Gonzaga Regional High School is an educational establishment located in St. John's, Newfoundland and Labrador, Canada. The school began as a Jesuit sponsored all-boys school from grades 9 to 11. It is now a non-denominational coeducational institute for students from Grade 10 (Level 1) to Grade 12 (Level 3), with a 4th level available for those wishing to repeat courses, or those who need more credits to pass. It is adjacent to the former Jesuit St. Pius X Church. Its sports teams are known as the Vikings.

== Achievements ==
In the 1973–1974 school year, a team from Gonzaga (Players: Gerry Beresford, Peter Chafe, Tom Harrington, Seth Reddy, alternate: Michael Bautista) won the national championship of the television quiz show Reach for the Top.

In 2009, 2010, and 2012, Gonzaga's concert band, jazz band and choir competed in the Heritage Festival held in New York City. Both years they won the Festival Sweepstakes Award for the highest overall average of the Festival.
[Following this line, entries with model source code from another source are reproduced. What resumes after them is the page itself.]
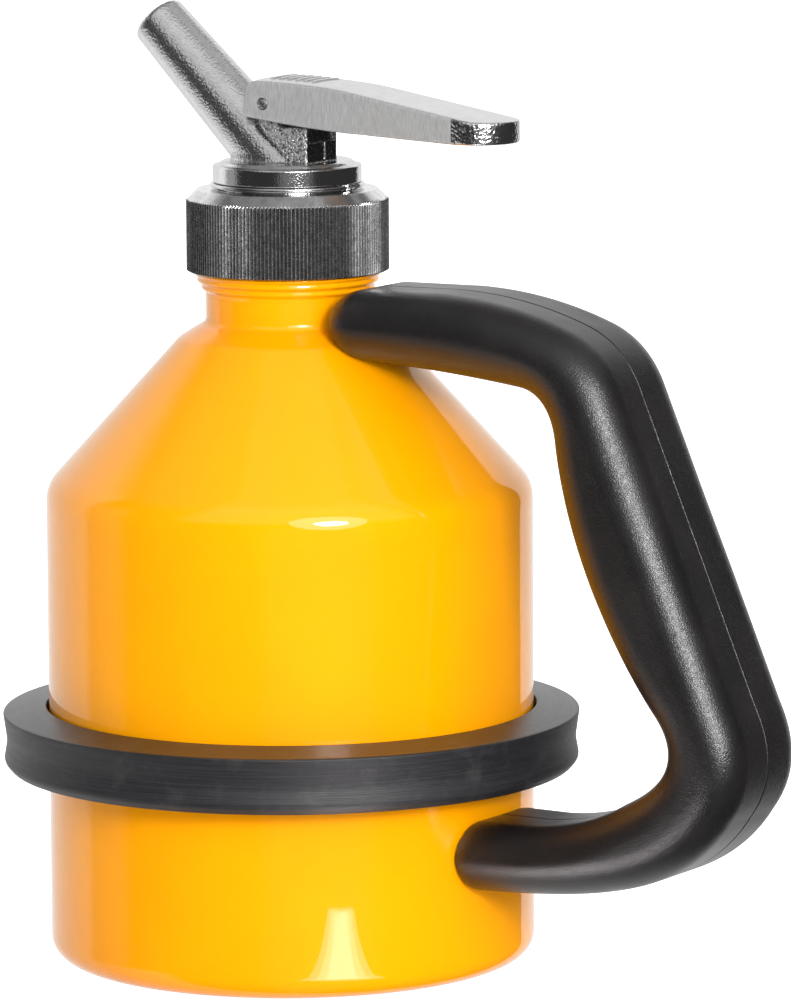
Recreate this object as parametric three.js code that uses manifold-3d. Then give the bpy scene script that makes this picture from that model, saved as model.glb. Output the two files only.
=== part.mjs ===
// One-litre safety can for flammable liquids: a drawn steel can with a rubber bumper ring and a
// moulded carrying handle, closed by a self-closing dispensing tap that a union nut holds down.
// Millimetres, +Z up. The origin is the centre of the base. The spout points to -X, the thumb
// lever and the handle to +X, and the whole can is a mirror image of itself about y = 0.
import * as THREE from "three";
import { mergeVertices } from "three/addons/utils/BufferGeometryUtils.js";
import Module from "manifold-3d";

const wasm = await Module();
wasm.setup();

const SIDES = 40;            // facets of the large turned parts
const SMALL_SIDES = 16;      // facets of the small turned parts
const GAP = 0.3;             // left between a piece and the neighbour that shapes it

// Can body: two drawn cups, lapped under the bumper ring
const BODY_R = 53.5;
const WALL = 1.0;
const BASE_CORNER_R = 5.0;
const BASE_GROOVE = { inner: 36, outer: 42, depth: 0.8 };
const LAP_Z = 48.2;          // lower edge of the upper cup
const LAP_TOP_Z = 54.0;      // upper edge of the lower cup, inside the upper one
const SHOULDER_R = 3.0;
const CONE_CORNER_Z = 104.96; // where the cone's line meets the cylinder's
const CONE_SLOPE = 0.909;    // loss of radius for each millimetre of height
const CONE_TOP_Z = 136.8;
const NECK_R = 18.05;
const NECK_BOTTOM_Z = 141.5;
const NECK_TOP_Z = 147.0;

// Neck collar: the brazed ring that carries the thread
const COLLAR_BORE_R = 15.0;
const COLLAR_FLARE_R = 20.3;
const COLLAR_FLARE_Z = 151.4;
const COLLAR_TOP_Z = 162.5;
const THREAD_R = 19.5;       // plain cylinder that stands for the male thread
const NUT_THREAD_R = 19.95;  // plain bore that stands for the female thread

// Union nut
const NUT = { r: 22.3, bottom: 152.0, top: 170.3, chamfer: 2.4, lip: 167.5, hole: 15.2 };
const NUT_CAVITY_R = 18.7;
const KNURL = { teeth: 40, depth: 0.35 };

// Tap body
const FLANGE = { r: 18.3, bottom: 163.5, top: 167.2 };
const SPIGOT = { r: 12.1, bore: 10.8, bottom: 158.0, roof: 162.8 };
const TAP_NECK_R = 15.0;
const DISC = { r: 16.3, bottom: 171.5, top: 175.2, stepR: 14.6, stepZ: 176.2 };
const RING_GROOVE_R = 14.4;
const SNAP_RING = { inner: 14.55, outer: 16.9, bottom: 170.5, top: 171.4, gapDeg: 20 };
const BLOCK = { halfY: 6.1, endX: 9.1, top: 184.0 };
const POCKET = { depth: 1.2, halfY: 5.0, bottom: 180.5 };
const TONGUE_R = 2.4;

// Spout, cast with the tap body: a cone about a slanting axis in the plane y = 0
const SPOUT = { x: 0, z: 173.7, dirX: -0.723, dirZ: 0.691, length: 46.9, baseR: 7.8, endR: 6.05 };
const SPOUT_BORE_R = 4.2;
const SPOUT_BORE_START = -5.5;

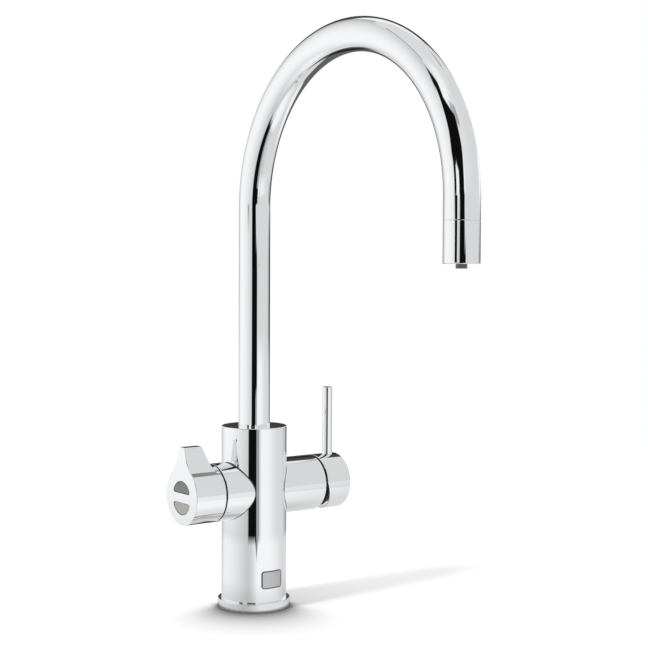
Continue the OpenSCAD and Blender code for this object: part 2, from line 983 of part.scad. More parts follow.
module lever_carrier() {
    slot_low = -stem_half - 1.6;
    slot_high = stem_half + 4.3;
    color("darkslategray")
        difference() {
            union() {
                rod_x(housing_cavity_r - fit_gap, carrier_x, carrier_shoulder);
                rod_x(neck_bore_r - run_gap, carrier_shoulder - cut, neck_end + 0.2);
                translate([neck_end - turn_stop_h, -turn_stop_w / 2, axis_z - turn_stop_r])
                    cube([turn_stop_h, turn_stop_w, 3]);
            }
            translate([carrier_x - cut, -stem_half - 0.15, axis_z + slot_low])
                cube([neck_end - carrier_x + 3, 2 * stem_half + 0.3, slot_high - slot_low]);
            translate([pivot_x, neck_r, axis_z])
                rotate([90, 0, 0])
                    cylinder(r = pin_r + fit_gap / 2, h = 2 * neck_r, $fn = 48);
        }
}

module lever_pin() {
    half = neck_bore_r - 1;
    color("gray")
        translate([pivot_x, half, axis_z])
            rotate([90, 0, 0])
                cylinder(r = pin_r, h = 2 * half, $fn = 48);
}

module lever_stem() {
    color("gray")
        difference() {
            union() {
                translate([pivot_x, -stem_half, axis_z - stem_half])
                    cube([stem_end - pivot_x, stem_w, stem_w]);
                translate([pivot_x, stem_half, axis_z])
                    rotate([90, 0, 0])
                        cylinder(r = stem_half, h = stem_w);
                rod_x(2, ball_x, pivot_x, $fn = 48);
                translate([ball_x, 0, axis_z])
                    sphere(r = ball_r, $fn = 48);
            }
            translate([pivot_x, neck_r, axis_z])
                rotate([90, 0, 0])
                    cylinder(r = pin_r + run_gap, h = 2 * neck_r, $fn = 48);
        }
}

module cartridge_nut() {
    slot_w = 4;
    color("goldenrod")
        difference() {
            ring_x(nut_bore_r - fit_gap, neck_r + fit_gap, nut_x, dome_x);
            for (a = [0, 90])
                translate([dome_x - 2, 0, axis_z])
                    rotate([a, 0, 0])
                        translate([0, -nut_bore_r, -slot_w / 2])
                            cube([2 + cut, 2 * nut_bore_r, slot_w]);
        }
}

module dome_cover() {
    color("dimgray")
        difference() {
            translate([pivot_x, 0, axis_z])
                sphere(r = dome_r);
            translate([pivot_x, 0, axis_z])
                sphere(r = dome_r - dome_t);
            rod_x(dome_r + cut, pivot_x - dome_r - cut, dome_x);
            rod_x(dome_r, dome_end, knob_end);
        }
}

module mixer_knob() {
    color("silver")
        difference() {
            translate([knob_x, 0, axis_z])
                rotate([0, 90, 0])
                    rounded_disc(stub_r, knob_len, rim_r);
            rod_x(knob_cavity_r, knob_x - cut, knob_floor);
            translate([knob_x, -mixer_d, axis_z + 3])
                rotate([0, -relief_angle, 0])
                    translate([-mixer_d, 0, -2 * mixer_d])
                        cube([mixer_d, 2 * mixer_d, 2 * mixer_d]);
            translate([knob_floor - cut, -stem_half - fit_gap / 2, axis_z - stem_half - fit_gap / 2])
                cube([stem_end + 0.2 - knob_floor + cut, stem_w + fit_gap, stem_w + fit_gap]);
            translate([lever_x, 0, axis_z + lever_foot])
                cylinder(r = lever_r + fit_gap / 2, h = mixer_d, $fn = 64);
            translate([lever_x, 0, axis_z + lever_foot - lever_thread - 0.3])
                cylinder(r = lever_thread_r + fit_gap, h = mixer_d, $fn = 48);
            translate([lever_x, 0, axis_z - mixer_d])
                cylinder(r = knob_screw_r + fit_gap, h = mixer_d - 1, $fn = 48);
        }
}

module pin_lever() {
    color("silver")
        union() {
            translate([lever_x, 0, axis_z + lever_foot])
                rounded_disc(lever_r, stub_r - lever_foot + pin_len, 0.4, $fn = 64);
            translate([lever_x, 0, axis_z + lever_foot - lever_thread])
                cylinder(r = lever_thread_r, h = lever_thread + cut, $fn = 48);
        }
}

module knob_grub_screw() {
    screw_top = axis_z - stem_half;
    color("gray")
        difference() {
            translate([lever_x, 0, screw_top - knob_screw_len])
                cylinder(r = knob_screw_r, h = knob_screw_len, $fn = 48);
            translate([lever_x, 0, screw_top - knob_screw_len - cut])
                cylinder(r = 1.4, h = 3 + cut, $fn = 6);
        }
}

base_ring();
base_seal();
column();
badge_plate();
inlet_block();
filter_inlet_bush();
cold_inlet_bush();
hot_inlet_bush();
shank();
deck_washer();
clamp_washer();
back_nut();
stop_screw();
spout_tube();
spout_foot();
upper_slide_ring();
lower_slide_ring();
upper_o_ring();
lower_o_ring();
inner_tube();
outlet_collar();
aerator_washer();
aerator();
filter_nozzle();
filter_hub();
filter_valve();
valve_nut();
hub_washer();
filter_spindle();
filter_handle();
handle_insert();
handle_grub_screw();
button_frame();
dome_pad();
button_board();
upper_button();
lower_button();
mixer_stub();
cartridge_seal();
cartridge_base();
cartridge_housing();
fixed_disc();
moving_disc();
lever_carrier();
lever_pin();
lever_stem();
cartridge_nut();
dome_cover();
mixer_knob();
pin_lever();
knob_grub_screw();
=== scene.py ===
import json
import math

import bmesh
import bpy
from mathutils import Matrix, Vector
from mathutils.geometry import delaunay_2d_cdt


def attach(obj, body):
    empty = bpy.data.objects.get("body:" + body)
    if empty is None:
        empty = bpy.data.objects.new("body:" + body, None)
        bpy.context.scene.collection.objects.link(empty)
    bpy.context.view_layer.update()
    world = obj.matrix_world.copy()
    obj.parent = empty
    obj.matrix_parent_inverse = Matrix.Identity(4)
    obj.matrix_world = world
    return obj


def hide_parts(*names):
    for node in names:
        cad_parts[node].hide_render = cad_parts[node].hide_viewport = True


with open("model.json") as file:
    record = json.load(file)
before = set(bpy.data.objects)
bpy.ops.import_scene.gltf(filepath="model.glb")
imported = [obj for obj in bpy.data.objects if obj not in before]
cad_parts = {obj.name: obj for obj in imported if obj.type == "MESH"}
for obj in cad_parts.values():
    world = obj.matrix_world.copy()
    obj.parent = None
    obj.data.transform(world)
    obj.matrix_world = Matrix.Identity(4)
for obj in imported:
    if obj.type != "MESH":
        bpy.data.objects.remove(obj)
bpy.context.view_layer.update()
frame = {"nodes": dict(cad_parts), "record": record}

# Sizes in millimetres, the same as in the part's source
MM = 0.001
PLAY = 0.1
AXIS_Z = 86.8
RING_R = 26.8
RING_H = 6.0
LIP_H = 2.6
COLUMN_R = 24.0
COLUMN_TOP = 133.7
SPIGOT_R = 22.0
BLOCK_R = 15.1
BLOCK_TOP = 24.6
SOCKET_R = 11.56
SOCKET_FLOOR = 98.7
STOP_Z = 103.0
SCREW_HOLE_R = 2.1
BADGE_W = 17.4
BADGE_H = 13.0
BADGE_Z = 22.8
BADGE_CORNER = 2.2
BADGE_GAP = 0.03
TUBE_R = 11.5
TUBE_BORE_R = 10.25
TUBE_SEAT = 131.7
SPRING_Z = 294.5
BEND_R = 111.5
REACH = 223.0
COLLAR_TOP = 279.8
COLLAR_BORE_R = 10.0
COLLAR_NECK_R = 10.15
COLLAR_NECK_H = 6.5
COLLAR_SEAT_R = 8.45
COLLAR_SEAT_Z = 268.25
OUTLET_Z = 253.5
NOZZLE_R = 3.6
NOZZLE_NECK_R = 2.9
NOZZLE_BORE_R = 1.9
NOZZLE_LOW = 250.6
NOZZLE_STEP = 267.25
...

In 2010, The Telegram named Gonzaga High School the second best high school in Newfoundland and Labrador, and the best in St. John's.

== Notable alumni ==

- John Abbott, politician
- Andrew Furey, surgeon and politician, premier of Newfoundland and Labrador
- Tom Harrington, radio and television journalist
- Gemma Hickey, LGBTQ rights activist and author
- Darrell Power, musician, former member of Great Big Sea
- Teddy Purcell, professional hockey player
- Anthony Stack, Brigadier General in Canadian Forces
- Greg Thomey, actor and comedian
- Danny Williams, politician, former premier of Newfoundland and Labrador

==Building ==
The main tower of Gonzaga highschool is a 4-storey block of classrooms. Administration offices, gymnasium, skilled trade workshop and adjoining music rooms (in former chapel) are located in the street level portion of the school set outside the footprint of the tower.

In 1987–1988, Gonzaga received major renovations and had multiple extensions built on adding a skilled trades workshop, drama rooms and no less than 12 new classrooms on the 4 floors. In accommodation with accessibility standards an elevator was added. New washrooms were constructed for the transition from an only boys school.